# DATASET SECTION:
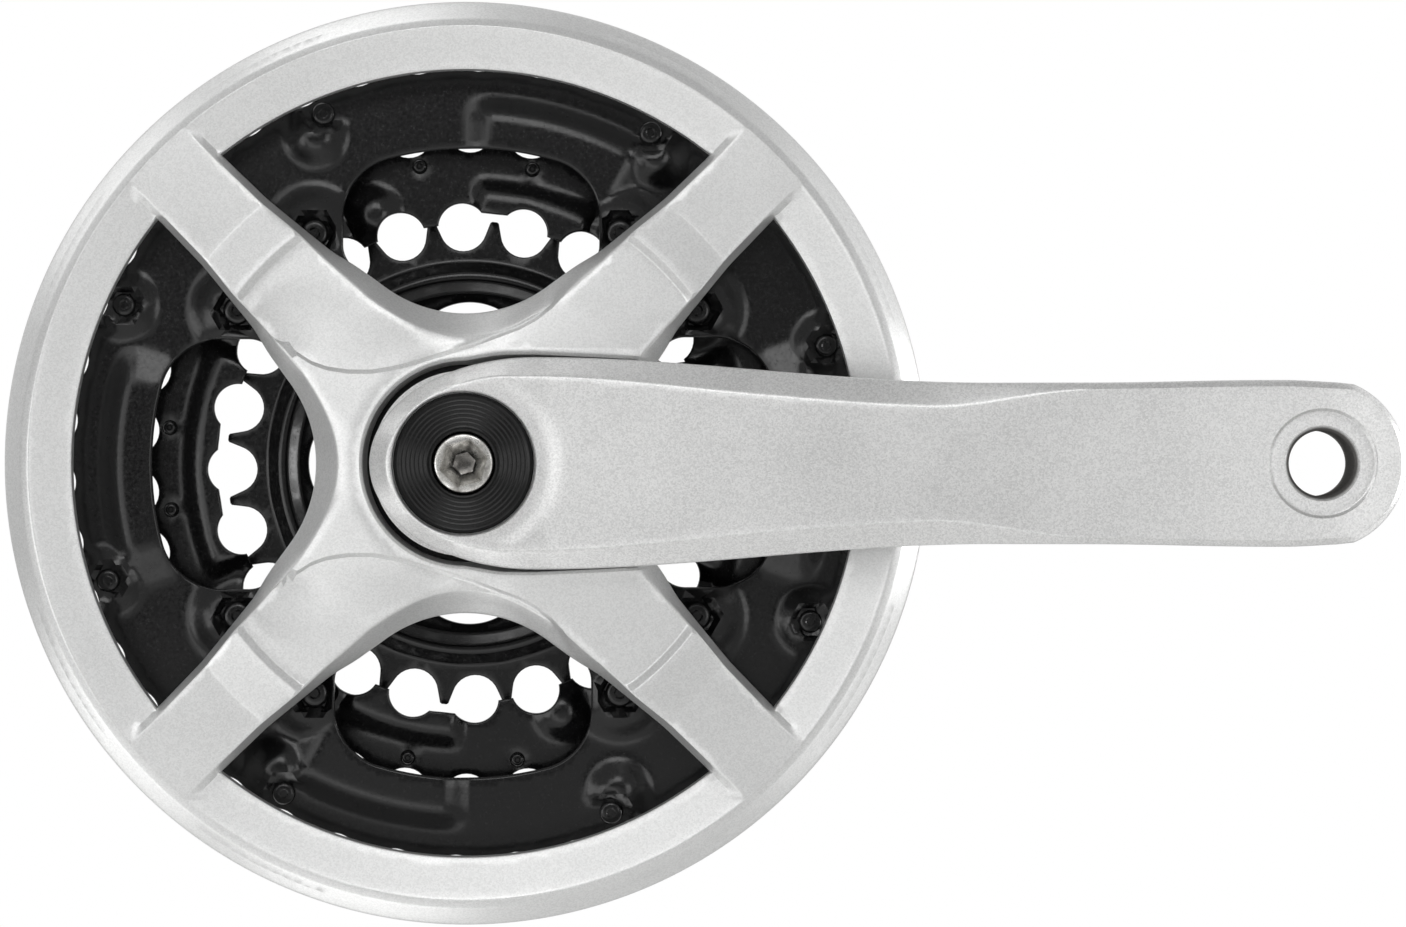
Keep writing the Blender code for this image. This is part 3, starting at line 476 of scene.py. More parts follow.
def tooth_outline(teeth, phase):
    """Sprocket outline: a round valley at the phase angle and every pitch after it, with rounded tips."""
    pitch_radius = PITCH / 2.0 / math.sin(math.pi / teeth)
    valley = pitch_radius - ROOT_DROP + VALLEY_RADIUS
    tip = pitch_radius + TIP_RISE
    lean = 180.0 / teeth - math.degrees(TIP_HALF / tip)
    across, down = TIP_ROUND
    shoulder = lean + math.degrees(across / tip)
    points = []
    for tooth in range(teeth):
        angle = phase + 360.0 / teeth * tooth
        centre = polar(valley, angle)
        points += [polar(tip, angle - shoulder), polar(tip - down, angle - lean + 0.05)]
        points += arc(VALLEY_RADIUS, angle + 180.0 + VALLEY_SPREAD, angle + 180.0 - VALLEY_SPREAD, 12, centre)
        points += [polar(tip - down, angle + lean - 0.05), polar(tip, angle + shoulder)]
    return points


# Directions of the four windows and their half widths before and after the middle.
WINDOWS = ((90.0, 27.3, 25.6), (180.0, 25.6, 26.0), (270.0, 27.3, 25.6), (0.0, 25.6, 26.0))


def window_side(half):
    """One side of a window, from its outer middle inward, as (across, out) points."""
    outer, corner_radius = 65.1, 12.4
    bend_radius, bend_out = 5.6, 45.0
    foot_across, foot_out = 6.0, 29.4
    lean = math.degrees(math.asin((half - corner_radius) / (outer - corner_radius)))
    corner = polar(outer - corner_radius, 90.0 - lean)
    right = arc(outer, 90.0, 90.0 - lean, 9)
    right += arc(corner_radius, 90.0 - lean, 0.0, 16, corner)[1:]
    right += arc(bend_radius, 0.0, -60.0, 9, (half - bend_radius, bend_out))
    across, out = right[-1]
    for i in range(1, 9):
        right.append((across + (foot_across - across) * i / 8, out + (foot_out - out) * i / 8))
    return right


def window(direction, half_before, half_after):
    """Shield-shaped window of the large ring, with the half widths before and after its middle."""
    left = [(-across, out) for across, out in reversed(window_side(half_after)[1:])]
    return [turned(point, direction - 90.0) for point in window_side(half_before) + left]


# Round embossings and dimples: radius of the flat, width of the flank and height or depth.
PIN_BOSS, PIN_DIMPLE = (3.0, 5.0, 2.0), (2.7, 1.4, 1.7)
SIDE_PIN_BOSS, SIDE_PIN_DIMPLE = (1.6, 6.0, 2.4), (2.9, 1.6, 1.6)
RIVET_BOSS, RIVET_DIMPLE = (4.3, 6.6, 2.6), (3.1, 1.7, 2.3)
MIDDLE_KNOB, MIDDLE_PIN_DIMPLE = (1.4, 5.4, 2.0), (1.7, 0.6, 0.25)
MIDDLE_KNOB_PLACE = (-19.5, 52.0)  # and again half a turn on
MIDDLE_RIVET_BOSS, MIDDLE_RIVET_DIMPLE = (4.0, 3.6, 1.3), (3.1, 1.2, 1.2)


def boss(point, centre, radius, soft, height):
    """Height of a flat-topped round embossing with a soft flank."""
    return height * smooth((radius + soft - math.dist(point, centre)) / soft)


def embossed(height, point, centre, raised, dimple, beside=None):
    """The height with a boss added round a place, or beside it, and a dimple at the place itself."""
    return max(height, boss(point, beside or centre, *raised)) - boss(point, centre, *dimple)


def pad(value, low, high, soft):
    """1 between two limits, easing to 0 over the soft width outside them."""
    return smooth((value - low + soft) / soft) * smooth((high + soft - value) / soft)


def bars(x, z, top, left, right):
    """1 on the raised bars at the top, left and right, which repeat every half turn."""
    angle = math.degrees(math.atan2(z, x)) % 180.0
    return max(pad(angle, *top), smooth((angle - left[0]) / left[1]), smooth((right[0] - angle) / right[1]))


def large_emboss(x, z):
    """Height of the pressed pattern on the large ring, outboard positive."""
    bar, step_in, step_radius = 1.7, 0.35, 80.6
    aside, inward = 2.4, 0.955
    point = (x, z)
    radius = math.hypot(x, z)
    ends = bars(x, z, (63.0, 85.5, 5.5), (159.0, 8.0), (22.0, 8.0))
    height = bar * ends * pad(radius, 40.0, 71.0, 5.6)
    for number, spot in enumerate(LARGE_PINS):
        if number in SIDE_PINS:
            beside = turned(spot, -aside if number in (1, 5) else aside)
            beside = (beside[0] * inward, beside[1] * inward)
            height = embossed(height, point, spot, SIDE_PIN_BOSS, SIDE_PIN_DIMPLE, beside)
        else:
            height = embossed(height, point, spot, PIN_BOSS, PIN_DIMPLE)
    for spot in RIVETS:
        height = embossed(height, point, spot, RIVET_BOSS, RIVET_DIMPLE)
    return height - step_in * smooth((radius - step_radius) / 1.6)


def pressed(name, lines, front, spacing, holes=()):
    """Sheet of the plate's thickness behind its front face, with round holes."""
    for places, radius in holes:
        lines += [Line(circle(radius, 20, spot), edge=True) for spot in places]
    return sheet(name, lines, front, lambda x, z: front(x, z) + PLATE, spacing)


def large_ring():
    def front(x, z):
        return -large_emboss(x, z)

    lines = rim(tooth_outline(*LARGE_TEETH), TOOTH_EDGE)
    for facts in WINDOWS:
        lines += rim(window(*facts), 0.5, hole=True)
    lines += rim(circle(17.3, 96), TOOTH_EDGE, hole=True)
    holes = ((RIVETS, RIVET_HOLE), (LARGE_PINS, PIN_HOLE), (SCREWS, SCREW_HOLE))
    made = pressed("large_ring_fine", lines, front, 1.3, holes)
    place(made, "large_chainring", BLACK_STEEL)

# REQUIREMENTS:
Take the lines above and print them exactly.

# COMPLETE OUTPUT:
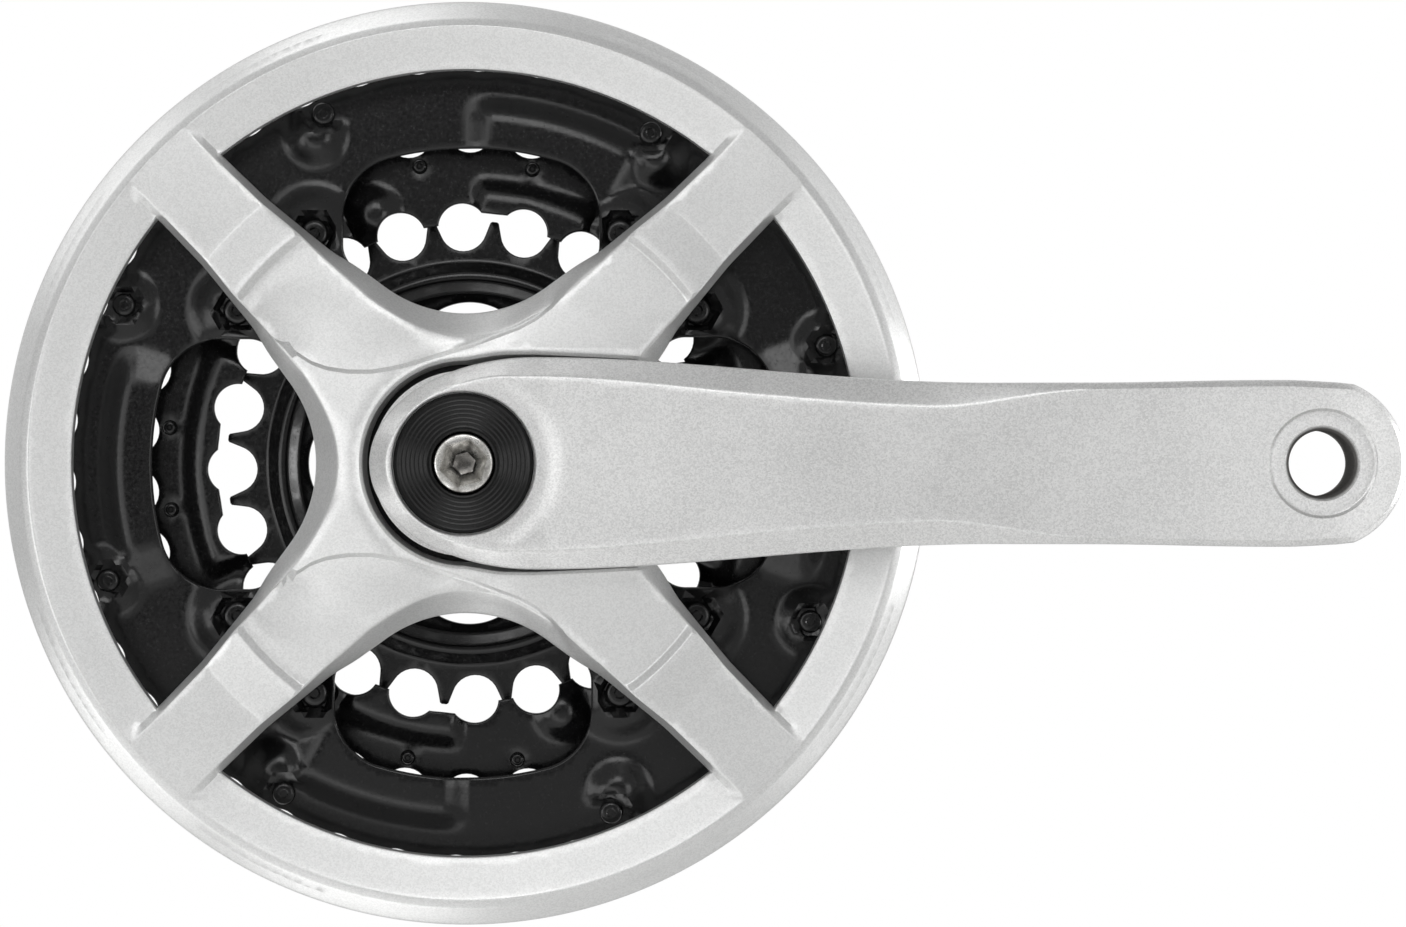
Keep writing the Blender code for this image. This is part 3, starting at line 476 of scene.py. More parts follow.
def tooth_outline(teeth, phase):
    """Sprocket outline: a round valley at the phase angle and every pitch after it, with rounded tips."""
    pitch_radius = PITCH / 2.0 / math.sin(math.pi / teeth)
    valley = pitch_radius - ROOT_DROP + VALLEY_RADIUS
    tip = pitch_radius + TIP_RISE
    lean = 180.0 / teeth - math.degrees(TIP_HALF / tip)
    across, down = TIP_ROUND
    shoulder = lean + math.degrees(across / tip)
    points = []
    for tooth in range(teeth):
        angle = phase + 360.0 / teeth * tooth
        centre = polar(valley, angle)
        points += [polar(tip, angle - shoulder), polar(tip - down, angle - lean + 0.05)]
        points += arc(VALLEY_RADIUS, angle + 180.0 + VALLEY_SPREAD, angle + 180.0 - VALLEY_SPREAD, 12, centre)
        points += [polar(tip - down, angle + lean - 0.05), polar(tip, angle + shoulder)]
    return points


# Directions of the four windows and their half widths before and after the middle.
WINDOWS = ((90.0, 27.3, 25.6), (180.0, 25.6, 26.0), (270.0, 27.3, 25.6), (0.0, 25.6, 26.0))


def window_side(half):
    """One side of a window, from its outer middle inward, as (across, out) points."""
    outer, corner_radius = 65.1, 12.4
    bend_radius, bend_out = 5.6, 45.0
    foot_across, foot_out = 6.0, 29.4
    lean = math.degrees(math.asin((half - corner_radius) / (outer - corner_radius)))
    corner = polar(outer - corner_radius, 90.0 - lean)
    right = arc(outer, 90.0, 90.0 - lean, 9)
    right += arc(corner_radius, 90.0 - lean, 0.0, 16, corner)[1:]
    right += arc(bend_radius, 0.0, -60.0, 9, (half - bend_radius, bend_out))
    across, out = right[-1]
    for i in range(1, 9):
        right.append((across + (foot_across - across) * i / 8, out + (foot_out - out) * i / 8))
    return right


def window(direction, half_before, half_after):
    """Shield-shaped window of the large ring, with the half widths before and after its middle."""
    left = [(-across, out) for across, out in reversed(window_side(half_after)[1:])]
    return [turned(point, direction - 90.0) for point in window_side(half_before) + left]


# Round embossings and dimples: radius of the flat, width of the flank and height or depth.
PIN_BOSS, PIN_DIMPLE = (3.0, 5.0, 2.0), (2.7, 1.4, 1.7)
SIDE_PIN_BOSS, SIDE_PIN_DIMPLE = (1.6, 6.0, 2.4), (2.9, 1.6, 1.6)
RIVET_BOSS, RIVET_DIMPLE = (4.3, 6.6, 2.6), (3.1, 1.7, 2.3)
MIDDLE_KNOB, MIDDLE_PIN_DIMPLE = (1.4, 5.4, 2.0), (1.7, 0.6, 0.25)
MIDDLE_KNOB_PLACE = (-19.5, 52.0)  # and again half a turn on
MIDDLE_RIVET_BOSS, MIDDLE_RIVET_DIMPLE = (4.0, 3.6, 1.3), (3.1, 1.2, 1.2)


def boss(point, centre, radius, soft, height):
    """Height of a flat-topped round embossing with a soft flank."""
    return height * smooth((radius + soft - math.dist(point, centre)) / soft)


def embossed(height, point, centre, raised, dimple, beside=None):
    """The height with a boss added round a place, or beside it, and a dimple at the place itself."""
    return max(height, boss(point, beside or centre, *raised)) - boss(point, centre, *dimple)


def pad(value, low, high, soft):
    """1 between two limits, easing to 0 over the soft width outside them."""
    return smooth((value - low + soft) / soft) * smooth((high + soft - value) / soft)


def bars(x, z, top, left, right):
    """1 on the raised bars at the top, left and right, which repeat every half turn."""
    angle = math.degrees(math.atan2(z, x)) % 180.0
    return max(pad(angle, *top), smooth((angle - left[0]) / left[1]), smooth((right[0] - angle) / right[1]))


def large_emboss(x, z):
    """Height of the pressed pattern on the large ring, outboard positive."""
    bar, step_in, step_radius = 1.7, 0.35, 80.6
    aside, inward = 2.4, 0.955
    point = (x, z)
    radius = math.hypot(x, z)
    ends = bars(x, z, (63.0, 85.5, 5.5), (159.0, 8.0), (22.0, 8.0))
    height = bar * ends * pad(radius, 40.0, 71.0, 5.6)
    for number, spot in enumerate(LARGE_PINS):
        if number in SIDE_PINS:
            beside = turned(spot, -aside if number in (1, 5) else aside)
            beside = (beside[0] * inward, beside[1] * inward)
            height = embossed(height, point, spot, SIDE_PIN_BOSS, SIDE_PIN_DIMPLE, beside)
        else:
            height = embossed(height, point, spot, PIN_BOSS, PIN_DIMPLE)
    for spot in RIVETS:
        height = embossed(height, point, spot, RIVET_BOSS, RIVET_DIMPLE)
    return height - step_in * smooth((radius - step_radius) / 1.6)


def pressed(name, lines, front, spacing, holes=()):
    """Sheet of the plate's thickness behind its front face, with round holes."""
    for places, radius in holes:
        lines += [Line(circle(radius, 20, spot), edge=True) for spot in places]
    return sheet(name, lines, front, lambda x, z: front(x, z) + PLATE, spacing)


def large_ring():
    def front(x, z):
        return -large_emboss(x, z)

    lines = rim(tooth_outline(*LARGE_TEETH), TOOTH_EDGE)
    for facts in WINDOWS:
        lines += rim(window(*facts), 0.5, hole=True)
    lines += rim(circle(17.3, 96), TOOTH_EDGE, hole=True)
    holes = ((RIVETS, RIVET_HOLE), (LARGE_PINS, PIN_HOLE), (SCREWS, SCREW_HOLE))
    made = pressed("large_ring_fine", lines, front, 1.3, holes)
    place(made, "large_chainring", BLACK_STEEL)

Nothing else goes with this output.